= Written request =
Look through the data below and work out how many lines contain the string "update". Give the number alone.

===== Record extracts =====

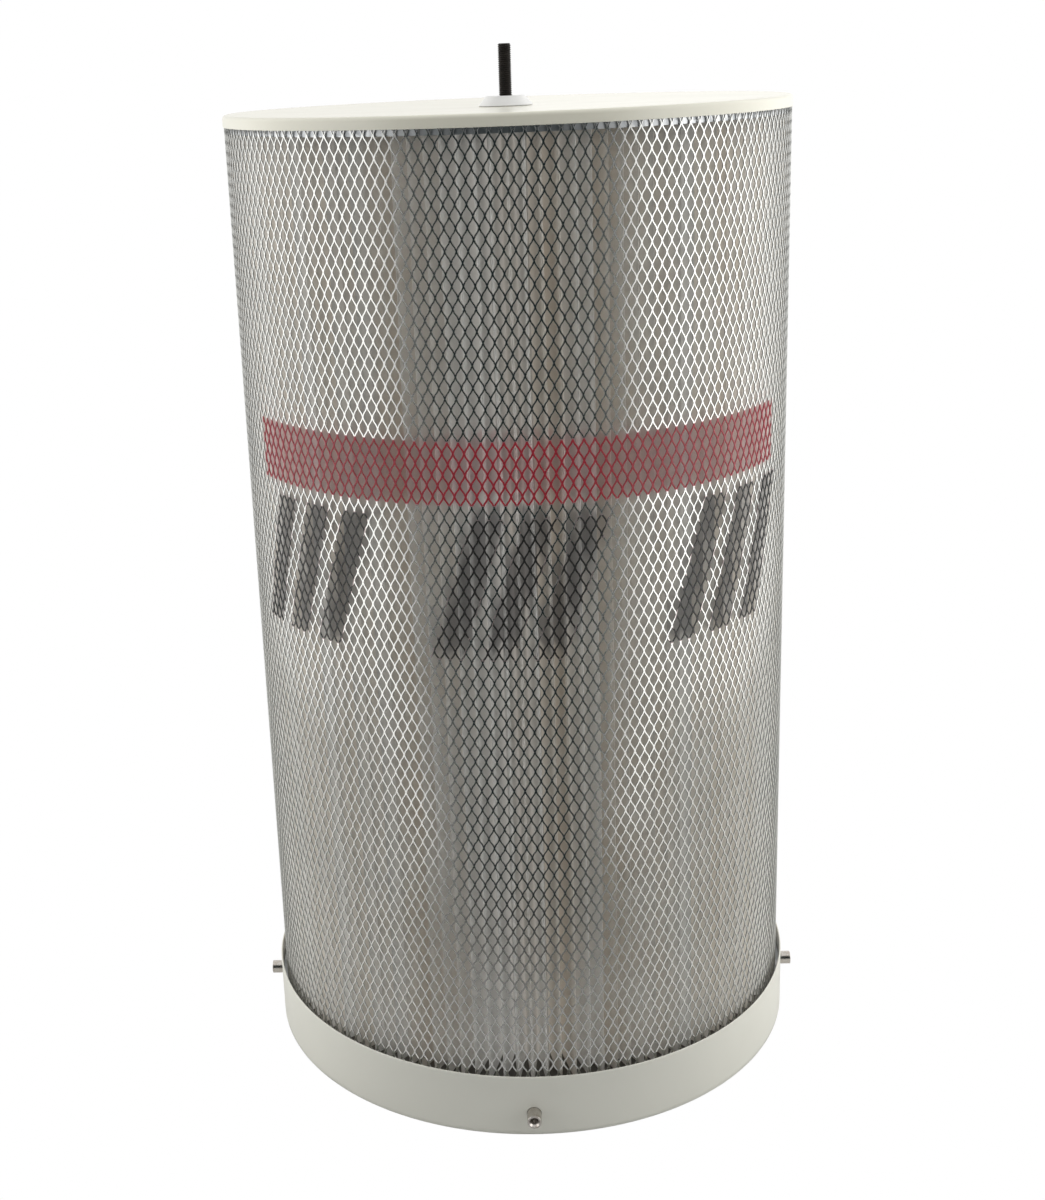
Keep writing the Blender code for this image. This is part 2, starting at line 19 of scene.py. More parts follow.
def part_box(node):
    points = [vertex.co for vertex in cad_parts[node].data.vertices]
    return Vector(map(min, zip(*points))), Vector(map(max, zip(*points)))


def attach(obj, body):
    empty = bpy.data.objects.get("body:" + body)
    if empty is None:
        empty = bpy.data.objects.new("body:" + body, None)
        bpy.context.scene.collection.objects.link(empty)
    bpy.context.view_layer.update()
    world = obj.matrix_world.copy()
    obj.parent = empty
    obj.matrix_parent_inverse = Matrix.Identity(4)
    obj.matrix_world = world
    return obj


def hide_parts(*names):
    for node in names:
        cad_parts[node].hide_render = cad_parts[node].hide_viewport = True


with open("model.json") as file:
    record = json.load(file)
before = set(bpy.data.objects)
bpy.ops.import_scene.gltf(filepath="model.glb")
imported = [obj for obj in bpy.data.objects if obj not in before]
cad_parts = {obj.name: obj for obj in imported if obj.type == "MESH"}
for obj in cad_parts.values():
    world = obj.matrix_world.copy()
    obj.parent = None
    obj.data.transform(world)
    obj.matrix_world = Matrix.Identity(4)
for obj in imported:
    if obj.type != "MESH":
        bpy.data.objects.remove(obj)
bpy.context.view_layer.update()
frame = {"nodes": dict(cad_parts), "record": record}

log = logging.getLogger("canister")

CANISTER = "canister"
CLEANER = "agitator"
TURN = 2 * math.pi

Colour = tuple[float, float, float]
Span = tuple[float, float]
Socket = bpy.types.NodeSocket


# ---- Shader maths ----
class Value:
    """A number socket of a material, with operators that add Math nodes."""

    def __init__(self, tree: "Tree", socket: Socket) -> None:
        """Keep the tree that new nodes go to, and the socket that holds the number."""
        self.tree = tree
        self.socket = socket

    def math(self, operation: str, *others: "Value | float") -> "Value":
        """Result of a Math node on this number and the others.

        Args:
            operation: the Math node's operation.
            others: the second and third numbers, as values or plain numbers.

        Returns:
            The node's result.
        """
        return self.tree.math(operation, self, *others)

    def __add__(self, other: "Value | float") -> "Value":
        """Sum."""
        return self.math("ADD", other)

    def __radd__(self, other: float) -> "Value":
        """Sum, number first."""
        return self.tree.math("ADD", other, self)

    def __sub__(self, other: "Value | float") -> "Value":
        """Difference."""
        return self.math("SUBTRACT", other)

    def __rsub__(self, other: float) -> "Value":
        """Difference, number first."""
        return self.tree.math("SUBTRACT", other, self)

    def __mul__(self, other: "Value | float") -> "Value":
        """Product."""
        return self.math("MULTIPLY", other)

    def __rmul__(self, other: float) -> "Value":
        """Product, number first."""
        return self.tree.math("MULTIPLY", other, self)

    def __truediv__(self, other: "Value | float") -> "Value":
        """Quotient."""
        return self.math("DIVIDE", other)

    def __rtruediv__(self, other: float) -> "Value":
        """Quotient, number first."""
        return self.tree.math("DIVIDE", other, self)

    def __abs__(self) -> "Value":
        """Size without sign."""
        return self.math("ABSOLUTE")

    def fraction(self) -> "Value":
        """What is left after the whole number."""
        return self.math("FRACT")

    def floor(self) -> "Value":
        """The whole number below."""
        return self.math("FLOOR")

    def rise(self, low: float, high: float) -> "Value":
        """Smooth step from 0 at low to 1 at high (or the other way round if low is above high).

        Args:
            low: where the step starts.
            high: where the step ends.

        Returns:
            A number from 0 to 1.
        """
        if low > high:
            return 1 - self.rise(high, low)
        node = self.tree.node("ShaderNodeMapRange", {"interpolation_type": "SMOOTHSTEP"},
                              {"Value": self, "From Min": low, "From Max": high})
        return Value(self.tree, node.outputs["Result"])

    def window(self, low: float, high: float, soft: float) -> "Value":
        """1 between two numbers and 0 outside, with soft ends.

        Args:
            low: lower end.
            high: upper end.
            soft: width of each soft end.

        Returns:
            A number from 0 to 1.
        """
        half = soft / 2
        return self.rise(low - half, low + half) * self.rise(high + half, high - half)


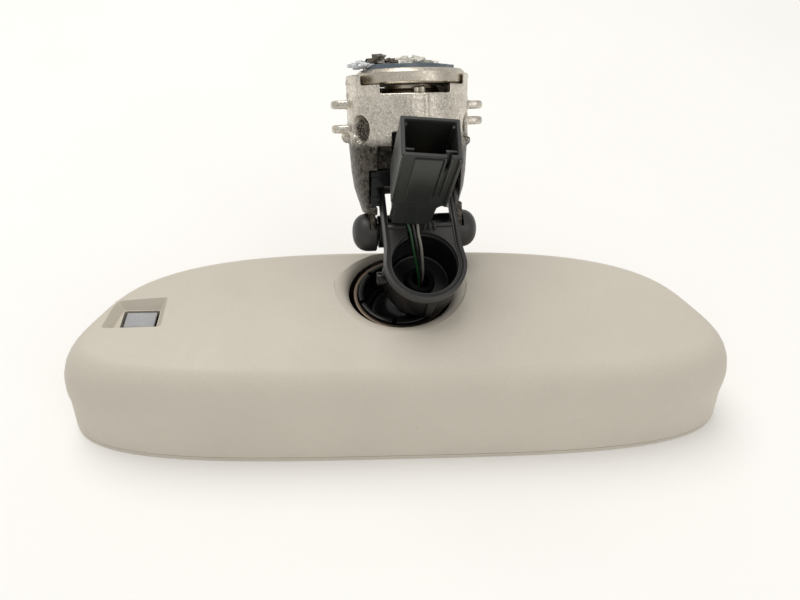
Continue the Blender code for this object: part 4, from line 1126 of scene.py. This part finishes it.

=====

= Problem solution =
2